If you're looking for a really delicious 2006 classical Chianti Classico with wonderful transparency, almost delicacy, and without a hint of any non-Tuscan grapes, head straight for Isola e Olena 2006 Chianti Classico, which is 85% Sangiovese with almost 15% of the gentle, local, light-bodied Canaiolo in which Paolo De Marchi believes so sincerely for adding grace to his Chianti Classico. His regular Chianti Classico also contains a few per cent of Syrah, a practice that dates from the 1980s when most people were blending in a bit of Cabernet. He felt it didn't really work all that well with the Sangiovese he was producing at Isole, according to UK importer David Gleabe, but he did think that the spiciness of Syrah would complement the spiciness of the Sangiovese he produced. He has used varying amounts over the years – from 0-5%, depending on the year.

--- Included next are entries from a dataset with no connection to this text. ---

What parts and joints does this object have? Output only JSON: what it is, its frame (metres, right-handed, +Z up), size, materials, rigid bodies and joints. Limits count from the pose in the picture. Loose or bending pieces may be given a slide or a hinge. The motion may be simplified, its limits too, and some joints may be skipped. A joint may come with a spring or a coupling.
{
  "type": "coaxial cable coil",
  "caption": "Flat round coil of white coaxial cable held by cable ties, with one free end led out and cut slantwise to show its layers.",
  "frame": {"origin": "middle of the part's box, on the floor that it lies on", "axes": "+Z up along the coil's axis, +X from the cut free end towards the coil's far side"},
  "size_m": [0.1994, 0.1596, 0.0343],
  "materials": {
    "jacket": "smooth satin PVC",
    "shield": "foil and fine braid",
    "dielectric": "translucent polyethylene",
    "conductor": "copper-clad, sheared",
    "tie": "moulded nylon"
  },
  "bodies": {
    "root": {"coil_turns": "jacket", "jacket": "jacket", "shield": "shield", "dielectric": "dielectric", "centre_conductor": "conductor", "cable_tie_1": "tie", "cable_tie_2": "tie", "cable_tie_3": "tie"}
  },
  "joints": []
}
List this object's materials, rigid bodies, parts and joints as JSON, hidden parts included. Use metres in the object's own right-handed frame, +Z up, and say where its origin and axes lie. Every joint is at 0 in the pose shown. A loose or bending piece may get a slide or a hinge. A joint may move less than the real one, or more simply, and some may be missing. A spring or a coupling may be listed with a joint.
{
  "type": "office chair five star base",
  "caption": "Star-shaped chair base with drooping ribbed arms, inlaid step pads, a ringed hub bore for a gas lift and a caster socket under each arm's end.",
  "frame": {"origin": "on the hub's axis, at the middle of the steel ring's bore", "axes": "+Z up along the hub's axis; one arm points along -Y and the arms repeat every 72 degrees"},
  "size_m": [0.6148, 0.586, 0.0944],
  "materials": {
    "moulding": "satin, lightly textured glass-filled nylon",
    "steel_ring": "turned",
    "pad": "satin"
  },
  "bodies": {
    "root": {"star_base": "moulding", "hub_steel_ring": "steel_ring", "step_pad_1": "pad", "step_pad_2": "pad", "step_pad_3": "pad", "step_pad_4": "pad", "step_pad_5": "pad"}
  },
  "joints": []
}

This wonderfully pure, non flashy wine is the truest expression of Sangiovese grown in the hills of Tuscany. I saw Paolo De Marchi recently on his way back from a tour of the US. He told me that at one point his American customers were rather unimpressed by the lack of noise created by this 2006. 'But then I reminded them that music doesn't have to be loud to be good and they understood', he grinned. 'As I get older, I find that more and more this is the sort of wine I want to drink.'

Good old wine-searcher.com reveals some pricing anomalies. In the UK, Isola e Olena is the most expensive and Brolio the cheapest. In the US, on the other hand, you can find Isola e Olena at lower prices than the Fonterutoli, from as little as $15.99 – which is a real steal. The prices I have given above are for the easiest of these three wines to find, the Fonterutoli. But I would make your choice more on the style of Chianti Classico you appreciate than on price. The Fonterutoli is the most polished, the Brolio is a pretty concentrated rendition of 100% Sangiovese, while the Isola e Olena is beautifully balanced but no attention-grabber.